◆ **Objective**
Reproduce the section of the listing that begins at the line containing "nodes = carcass()" and finishes at the line containing "for node in". Include both end lines and nothing beyond them.

◆ **Stored data**
__________________________________________________

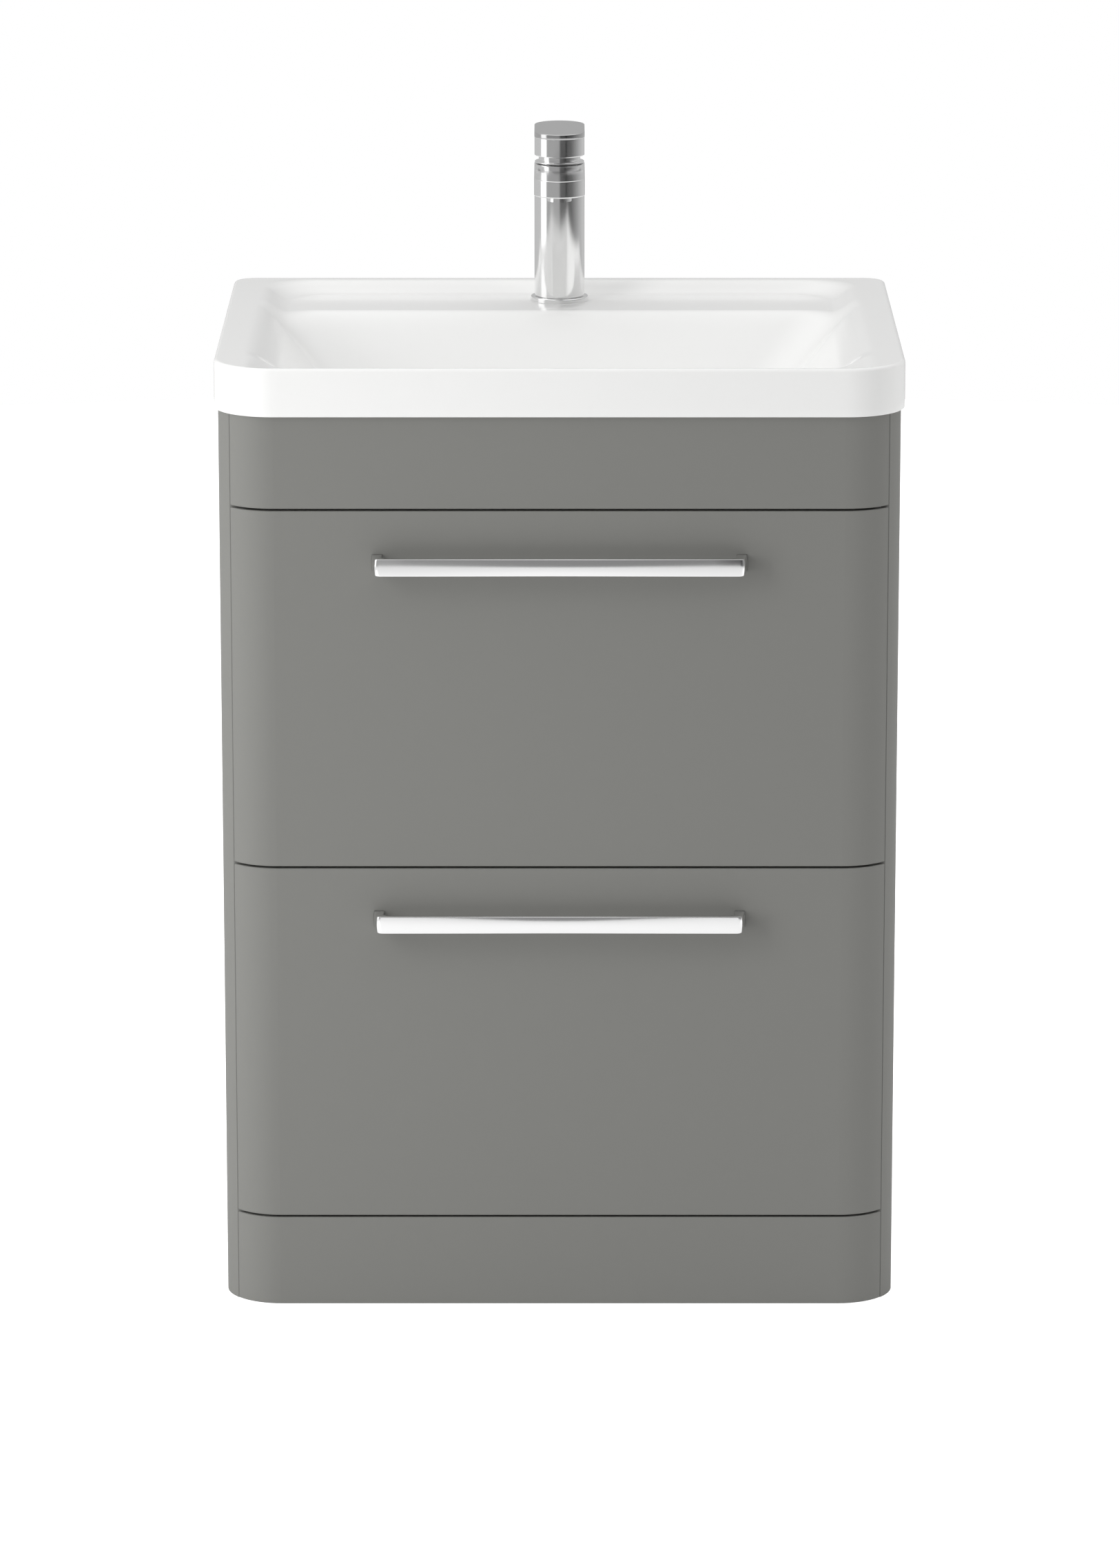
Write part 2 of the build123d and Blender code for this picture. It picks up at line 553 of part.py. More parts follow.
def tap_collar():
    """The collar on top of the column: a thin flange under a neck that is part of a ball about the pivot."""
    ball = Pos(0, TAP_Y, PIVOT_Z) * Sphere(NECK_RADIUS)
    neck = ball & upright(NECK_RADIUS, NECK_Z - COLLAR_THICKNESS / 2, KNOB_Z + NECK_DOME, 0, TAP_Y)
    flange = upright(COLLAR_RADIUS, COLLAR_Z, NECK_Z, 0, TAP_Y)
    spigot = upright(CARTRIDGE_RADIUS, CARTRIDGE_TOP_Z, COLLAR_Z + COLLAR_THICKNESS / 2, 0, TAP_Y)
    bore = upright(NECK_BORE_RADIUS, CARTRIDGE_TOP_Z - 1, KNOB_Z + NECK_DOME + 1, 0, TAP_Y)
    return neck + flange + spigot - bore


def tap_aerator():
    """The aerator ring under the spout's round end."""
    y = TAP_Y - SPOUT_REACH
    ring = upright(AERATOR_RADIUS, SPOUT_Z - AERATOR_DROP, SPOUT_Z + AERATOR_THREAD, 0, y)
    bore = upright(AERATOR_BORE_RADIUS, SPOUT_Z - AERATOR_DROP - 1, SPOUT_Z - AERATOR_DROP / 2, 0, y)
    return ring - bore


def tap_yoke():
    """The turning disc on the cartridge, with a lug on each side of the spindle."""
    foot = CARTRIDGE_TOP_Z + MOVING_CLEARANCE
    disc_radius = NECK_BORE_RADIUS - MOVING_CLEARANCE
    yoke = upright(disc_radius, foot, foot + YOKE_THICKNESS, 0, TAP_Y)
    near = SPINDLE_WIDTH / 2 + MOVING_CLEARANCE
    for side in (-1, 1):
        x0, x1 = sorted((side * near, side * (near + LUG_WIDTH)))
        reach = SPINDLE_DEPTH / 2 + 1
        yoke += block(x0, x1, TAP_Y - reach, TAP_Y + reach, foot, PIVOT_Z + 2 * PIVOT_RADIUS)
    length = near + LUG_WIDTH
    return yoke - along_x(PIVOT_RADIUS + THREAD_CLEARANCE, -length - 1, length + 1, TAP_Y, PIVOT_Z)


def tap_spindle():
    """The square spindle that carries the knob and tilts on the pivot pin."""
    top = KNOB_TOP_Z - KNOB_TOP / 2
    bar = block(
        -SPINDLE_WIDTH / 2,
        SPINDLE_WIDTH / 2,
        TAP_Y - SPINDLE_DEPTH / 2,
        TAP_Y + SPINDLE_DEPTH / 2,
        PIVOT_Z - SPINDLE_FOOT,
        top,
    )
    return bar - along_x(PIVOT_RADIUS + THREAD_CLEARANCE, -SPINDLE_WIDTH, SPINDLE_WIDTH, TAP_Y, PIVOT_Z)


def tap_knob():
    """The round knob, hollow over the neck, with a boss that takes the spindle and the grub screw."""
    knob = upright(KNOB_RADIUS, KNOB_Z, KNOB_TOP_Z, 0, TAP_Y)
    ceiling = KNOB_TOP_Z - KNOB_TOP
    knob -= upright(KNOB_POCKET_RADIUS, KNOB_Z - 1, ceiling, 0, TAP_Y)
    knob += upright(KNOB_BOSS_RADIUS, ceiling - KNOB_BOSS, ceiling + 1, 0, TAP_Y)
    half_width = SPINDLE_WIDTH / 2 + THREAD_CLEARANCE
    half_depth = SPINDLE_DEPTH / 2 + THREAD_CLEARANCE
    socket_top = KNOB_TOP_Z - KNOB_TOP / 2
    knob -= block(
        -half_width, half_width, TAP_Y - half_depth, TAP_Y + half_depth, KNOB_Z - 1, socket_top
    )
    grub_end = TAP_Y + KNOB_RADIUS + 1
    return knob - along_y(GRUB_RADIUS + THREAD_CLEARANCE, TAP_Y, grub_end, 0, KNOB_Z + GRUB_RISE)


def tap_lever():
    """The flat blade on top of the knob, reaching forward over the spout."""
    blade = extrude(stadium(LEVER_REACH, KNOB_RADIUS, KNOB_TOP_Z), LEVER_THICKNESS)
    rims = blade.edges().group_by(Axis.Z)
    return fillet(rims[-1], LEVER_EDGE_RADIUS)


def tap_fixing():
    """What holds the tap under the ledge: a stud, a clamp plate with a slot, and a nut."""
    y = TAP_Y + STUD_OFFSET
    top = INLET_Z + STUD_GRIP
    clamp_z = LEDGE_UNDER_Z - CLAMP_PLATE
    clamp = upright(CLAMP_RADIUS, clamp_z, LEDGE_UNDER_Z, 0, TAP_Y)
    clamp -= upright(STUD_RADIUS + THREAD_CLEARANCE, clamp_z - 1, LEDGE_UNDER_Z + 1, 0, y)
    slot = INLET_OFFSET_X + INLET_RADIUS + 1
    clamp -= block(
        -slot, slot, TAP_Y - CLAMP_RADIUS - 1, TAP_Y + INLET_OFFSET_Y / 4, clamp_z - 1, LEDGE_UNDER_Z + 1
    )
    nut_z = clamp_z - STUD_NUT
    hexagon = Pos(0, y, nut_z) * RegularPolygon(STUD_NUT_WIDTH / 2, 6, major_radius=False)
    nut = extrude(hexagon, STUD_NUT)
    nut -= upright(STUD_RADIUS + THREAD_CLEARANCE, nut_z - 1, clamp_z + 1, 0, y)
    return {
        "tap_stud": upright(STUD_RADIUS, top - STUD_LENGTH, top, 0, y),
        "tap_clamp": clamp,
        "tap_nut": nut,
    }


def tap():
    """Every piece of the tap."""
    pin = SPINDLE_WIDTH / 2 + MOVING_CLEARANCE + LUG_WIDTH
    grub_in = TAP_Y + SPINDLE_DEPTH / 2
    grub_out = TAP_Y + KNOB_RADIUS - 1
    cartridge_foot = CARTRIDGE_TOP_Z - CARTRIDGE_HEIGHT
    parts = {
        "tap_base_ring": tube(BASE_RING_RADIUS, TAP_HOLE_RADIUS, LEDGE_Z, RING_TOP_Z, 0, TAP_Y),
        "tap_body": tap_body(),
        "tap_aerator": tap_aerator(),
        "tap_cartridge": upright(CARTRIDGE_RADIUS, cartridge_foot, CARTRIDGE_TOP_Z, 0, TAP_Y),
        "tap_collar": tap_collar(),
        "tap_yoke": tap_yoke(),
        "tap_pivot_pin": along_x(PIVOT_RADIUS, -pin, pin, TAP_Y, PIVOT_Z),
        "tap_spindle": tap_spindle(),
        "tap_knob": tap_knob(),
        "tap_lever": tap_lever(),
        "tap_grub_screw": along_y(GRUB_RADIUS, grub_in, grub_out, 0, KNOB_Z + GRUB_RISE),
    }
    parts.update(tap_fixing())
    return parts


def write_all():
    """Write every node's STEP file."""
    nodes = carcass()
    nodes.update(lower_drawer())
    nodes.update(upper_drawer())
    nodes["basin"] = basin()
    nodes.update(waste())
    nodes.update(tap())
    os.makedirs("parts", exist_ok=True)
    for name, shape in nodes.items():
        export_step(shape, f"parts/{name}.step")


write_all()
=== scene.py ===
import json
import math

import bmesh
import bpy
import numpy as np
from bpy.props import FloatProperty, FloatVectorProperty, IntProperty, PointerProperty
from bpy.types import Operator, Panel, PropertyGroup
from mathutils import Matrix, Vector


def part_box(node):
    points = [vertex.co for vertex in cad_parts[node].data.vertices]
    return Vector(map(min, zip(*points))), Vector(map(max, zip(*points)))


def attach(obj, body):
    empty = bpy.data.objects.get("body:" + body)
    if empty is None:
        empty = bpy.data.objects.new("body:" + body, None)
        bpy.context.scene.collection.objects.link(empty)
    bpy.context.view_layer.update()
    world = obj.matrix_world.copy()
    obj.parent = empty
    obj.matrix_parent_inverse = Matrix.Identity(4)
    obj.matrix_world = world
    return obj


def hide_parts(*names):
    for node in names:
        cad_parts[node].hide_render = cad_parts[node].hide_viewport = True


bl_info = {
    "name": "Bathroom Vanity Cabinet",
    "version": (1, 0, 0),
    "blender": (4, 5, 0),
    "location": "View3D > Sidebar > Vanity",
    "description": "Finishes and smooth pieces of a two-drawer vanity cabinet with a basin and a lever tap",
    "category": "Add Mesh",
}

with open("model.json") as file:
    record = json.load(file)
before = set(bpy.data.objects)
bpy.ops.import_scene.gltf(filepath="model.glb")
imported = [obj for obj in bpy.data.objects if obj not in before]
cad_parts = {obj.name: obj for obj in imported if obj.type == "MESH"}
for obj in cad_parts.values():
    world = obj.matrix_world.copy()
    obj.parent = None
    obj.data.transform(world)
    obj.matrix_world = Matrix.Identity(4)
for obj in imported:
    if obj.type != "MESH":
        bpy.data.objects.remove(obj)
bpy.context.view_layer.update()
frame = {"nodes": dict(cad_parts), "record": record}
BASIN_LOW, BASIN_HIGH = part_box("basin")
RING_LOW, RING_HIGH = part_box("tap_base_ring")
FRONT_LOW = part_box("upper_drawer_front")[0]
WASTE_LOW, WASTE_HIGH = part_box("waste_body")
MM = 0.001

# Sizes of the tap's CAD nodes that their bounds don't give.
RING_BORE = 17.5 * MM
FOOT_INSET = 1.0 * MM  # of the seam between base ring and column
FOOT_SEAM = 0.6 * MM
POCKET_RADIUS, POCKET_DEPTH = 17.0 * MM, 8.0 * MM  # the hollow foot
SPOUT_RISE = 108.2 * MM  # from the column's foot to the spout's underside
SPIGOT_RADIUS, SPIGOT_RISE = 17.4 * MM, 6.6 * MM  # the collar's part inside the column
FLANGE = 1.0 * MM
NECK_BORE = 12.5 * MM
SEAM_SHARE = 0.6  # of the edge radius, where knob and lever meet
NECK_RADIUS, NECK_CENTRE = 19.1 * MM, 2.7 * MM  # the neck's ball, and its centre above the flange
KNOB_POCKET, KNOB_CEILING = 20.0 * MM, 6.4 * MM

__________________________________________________

◆ **Finished task**
    nodes = carcass()
    nodes.update(lower_drawer())
    nodes.update(upper_drawer())
    nodes["basin"] = basin()
    nodes.update(waste())
    nodes.update(tap())
    os.makedirs("parts", exist_ok=True)
    for name, shape in nodes.items():
        export_step(shape, f"parts/{name}.step")


write_all()
=== scene.py ===
import json
import math

import bmesh
import bpy
import numpy as np
from bpy.props import FloatProperty, FloatVectorProperty, IntProperty, PointerProperty
from bpy.types import Operator, Panel, PropertyGroup
from mathutils import Matrix, Vector


def part_box(node):
    points = [vertex.co for vertex in cad_parts[node].data.vertices]
    return Vector(map(min, zip(*points))), Vector(map(max, zip(*points)))


def attach(obj, body):
    empty = bpy.data.objects.get("body:" + body)
    if empty is None:
        empty = bpy.data.objects.new("body:" + body, None)
        bpy.context.scene.collection.objects.link(empty)
    bpy.context.view_layer.update()
    world = obj.matrix_world.copy()
    obj.parent = empty
    obj.matrix_parent_inverse = Matrix.Identity(4)
    obj.matrix_world = world
    return obj


def hide_parts(*names):
    for node in names:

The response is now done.